Сцены из жизни богемы | страница 82



Во время этой перепалки Коллин важно теребил кончики своего белого галстука, в котором гнездилось его красноречие. Когда вновь воцарилась тишина, он так продолжил свою речь:

– Господа, я одним-единственным словом развею все призрачные опасения, которые могли зародиться у вас насчет Каролюса после речи Марселя.

– Попробуй-ка развей,– усмехнулся Марсель.

– Это так же легко сделать, как погасить спичку,– ответил Коллин и дунул на спичку, которую зажег, чтобы закурить.

– Говорите, говорите! – хором закричали Родольф, Шонар, а также дамы, для которых спор представлял совершенно особый интерес.

– Господа,– продолжал Коллин,– хоть я и подвергся здесь жестоким нападкам чисто личного характера, хотя мне и предъявили обвинение в том, будто я продался за спиртные напитки, совесть у меня чиста, и я даже не считаю нужным отвечать на выпады, порочащие мою честность, мою неподкупность, мою нравственность. (Оживление среди слушателей.) Но есть нечто, к чему я требую уважения. (Оратор дважды ударяет себя кулаком по животу.) А именно – мое, хорошо известное вам, благоразумие, относительно него здесь было высказано сомнение. Меня обвиняют в том, что я-де собираюсь ввести в вашу среду смертного, который вознамерился нанести ущерб вашему… любовному благополучию. Такое предположение просто-напросто оскорбительно для добродетели этих дам и, кроме того, оскорбительно для их вкуса. Каролюс Барбемюш мужчина очень невзрачный. (Явный протест на лице Феми Красильщицы, возня под столом. Это Шонар ногою вразумляет свою подружку, позволившую себе столь постыдную откровенность.)

Но,– продолжал Коллин,– есть еще одно обстоятельство, и оно разобьет в прах недостойный аргумент, которым воспользовался мой противник, рассчитывая сыграть на ваших опасениях,– дело в том, что Каролюс – философ-платоник. (Изумление на мужских скамьях, смятение на женских.)

– Платоник? Что это такое? – Феми.

– Это особая мужская болезнь, когда человек не решается обнять женщину,– разъяснила Мими.– У меня такой был, я его больше двух часов не вытерпела.
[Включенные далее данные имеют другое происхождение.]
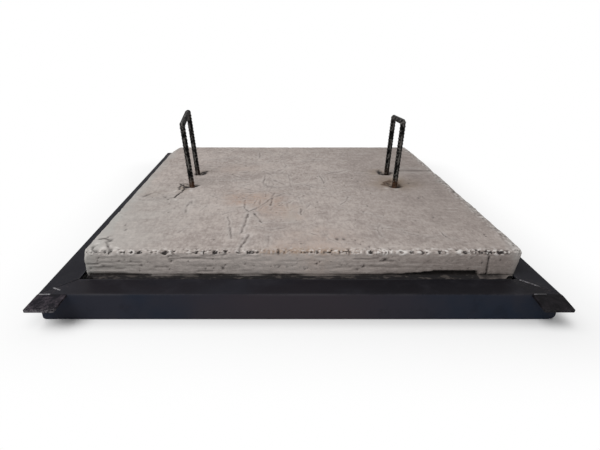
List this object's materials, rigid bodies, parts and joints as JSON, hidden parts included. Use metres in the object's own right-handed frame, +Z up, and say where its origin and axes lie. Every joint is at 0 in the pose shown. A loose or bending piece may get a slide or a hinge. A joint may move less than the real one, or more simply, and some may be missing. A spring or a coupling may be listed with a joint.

– Вот глупости-то! – проронила Мюзетта.

– Ты права, голубушка,– ответил ей Марсель,– платонизм в любви – это все равно что вода в вине. Да здравствует вино без разбавки!

– И да здравствует молодость! – подхватила Мюзетта.

После заявления Коллина отношение к Каролюсу стало менее враждебным. Философ решил воспользоваться плодами своей ловкой и красноречивой самозащиты.

– Поэтому я не понимаю,– продолжал он,– в чем же можно упрекнуть этого юного смертного, ведь он как-никак сделал нам одолжение. А что касается лично меня, то обвинения в легкомыслии, которые были здесь высказаны, я считаю оскорбительными для своей чести. В данном случае я действовал с мудростью змеи, и если голосование покажет, что за мной не признают благоразумия, я подаю в отставку.